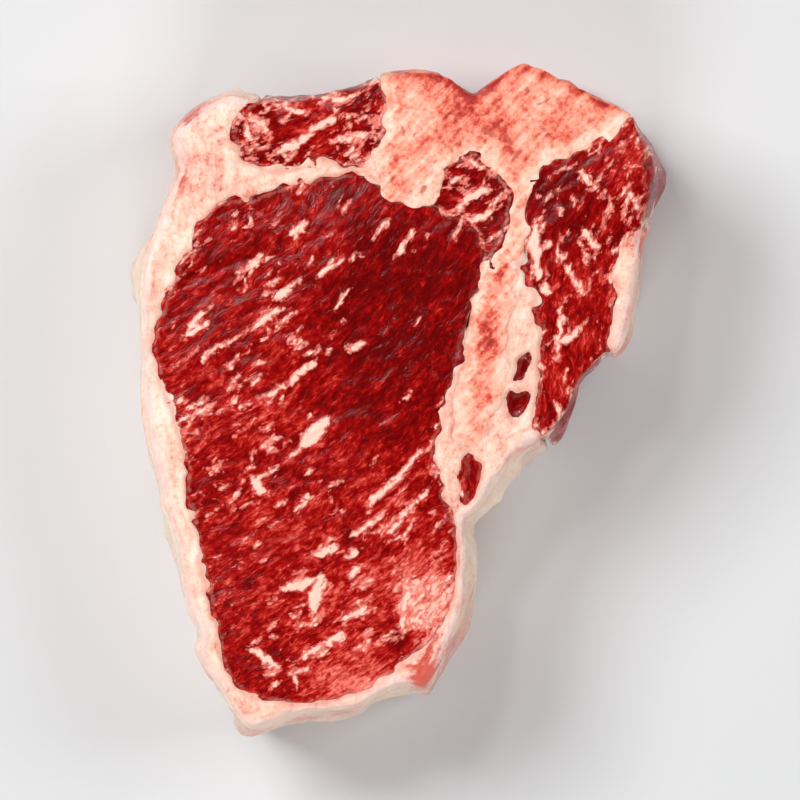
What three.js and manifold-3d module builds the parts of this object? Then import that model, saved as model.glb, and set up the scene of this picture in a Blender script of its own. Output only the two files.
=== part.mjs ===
// A raw lamb loin chop, lying on its lower cut face. Sizes are in millimetres and +Z is up.
// The chop is one slice across the saddle: a sawn backbone with its side process, the loin eye
// on one side of it and the fillet on the other, small muscles in the corners, and fat round all.
// Every piece runs through the whole slice, from one cut face to the other.
import * as THREE from "three";
import { mergeVertices } from "three/addons/utils/BufferGeometryUtils.js";
import Module from "manifold-3d";

// Driving dimensions
const CHOP_WIDTH = 61;
const CHOP_LENGTH = 77;
const THICKNESS = 25;
const SEAM = 0.3; // clearance between neighbouring pieces

// The outlines are drawn on a chop of this size and then scaled to the driving dimensions
const DRAWN_WIDTH = 61;
const DRAWN_LENGTH = 77;

// Outlines on the cut face, counter-clockwise, with X to the fillet side and Y to the backbone.
// Where an outline runs past the chop's own edge, the edge cuts it off.
const CHOP_EDGE = [
  [-26.5, 32.0], [-27.2, 30.0], [-26.2, 27.4], [-27.1, 24.9], [-29.2, 19.6],
  [-30.4, 16.4], [-30.6, 6.0], [-30.4, -3.1], [-28.4, -11.2], [-26.2, -19.6], [-24.9, -25.2],
  [-24.0, -27.0], [-24.6, -28.8], [-21.3, -33.8], [-17.9, -38.3], [-12.1, -37.0], [-4.9, -36.0],
  [-2.7, -34.5], [1.2, -33.6], [2.8, -34.1], [4.9, -31.4], [7.2, -25.5], [8.1, -18.5],
  [7.9, -14.6], [9.4, -12.9], [11.3, -9.8], [13.6, -6.9], [17.2, -4.6], [19.6, -1.4],
  [21.2, 2.2], [22.8, 3.6], [24.0, 4.9], [25.2, 4.9], [26.5, 6.8], [27.6, 11.3], [28.9, 19.7],
  [30.4, 26.3], [27.7, 31.9], [19.3, 36.3], [13.7, 38.4], [10.4, 36.5], [8.4, 35.2],
  [6.4, 36.4], [3.2, 37.9], [-1.0, 37.7], [-6.5, 36.5], [-10.3, 35.3], [-17.8, 35.6],
  [-20.2, 36.0], [-24.6, 33.7],
];
const BONE = [
  [-2.1, 36.4], [-1.5, 34.4], [-1.8, 31.6], [-2.2, 28.6], [-2.3, 25.6], [-1.2, 23.6],
  [1.2, 22.9], [3.7, 22.8], [4.1, 25.0], [5.4, 27.4], [8.3, 28.7], [10.9, 27.0],
  [12.4, 24.0], [12.4, 21.0], [11.2, 17.6], [9.3, 14.4], [8.2, 11.2], [7.5, 7.0],
  [7.1, 2.4], [6.5, -2.0], [6.7, -5.2], [7.9, -5.8], [9.4, -3.4], [11.0, 0.0],
  [11.9, 4.0], [12.3, 8.9], [13.0, 14.0], [13.9, 19.0], [14.1, 23.0], [14.9, 25.9],
  [17.8, 27.9], [21.6, 29.5], [25.2, 31.8], [27.6, 35.0], [18.0, 42.0], [-1.5, 42.0],
];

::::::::

• [WHAT IS EXPECTED] Return nothing but the lines from the first line of the listing through the line with "import Module from", please, keeping every one of them unchanged.

• [SOLUTION TO THE PROBLEM]
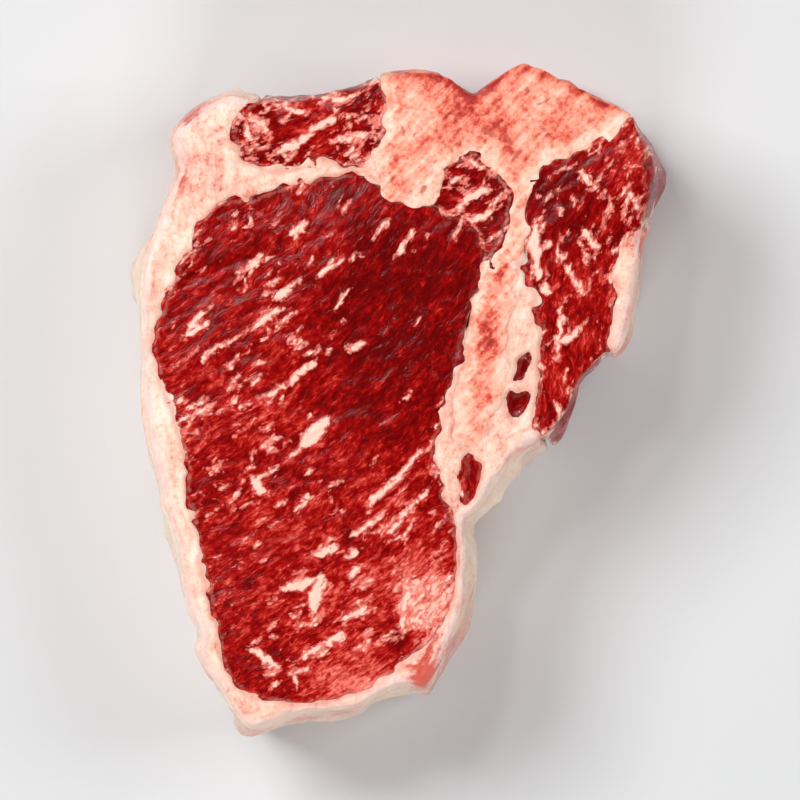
What three.js and manifold-3d module builds the parts of this object? Then import that model, saved as model.glb, and set up the scene of this picture in a Blender script of its own. Output only the two files.
=== part.mjs ===
// A raw lamb loin chop, lying on its lower cut face. Sizes are in millimetres and +Z is up.
// The chop is one slice across the saddle: a sawn backbone with its side process, the loin eye
// on one side of it and the fillet on the other, small muscles in the corners, and fat round all.
// Every piece runs through the whole slice, from one cut face to the other.
import * as THREE from "three";
import { mergeVertices } from "three/addons/utils/BufferGeometryUtils.js";
import Module from "manifold-3d";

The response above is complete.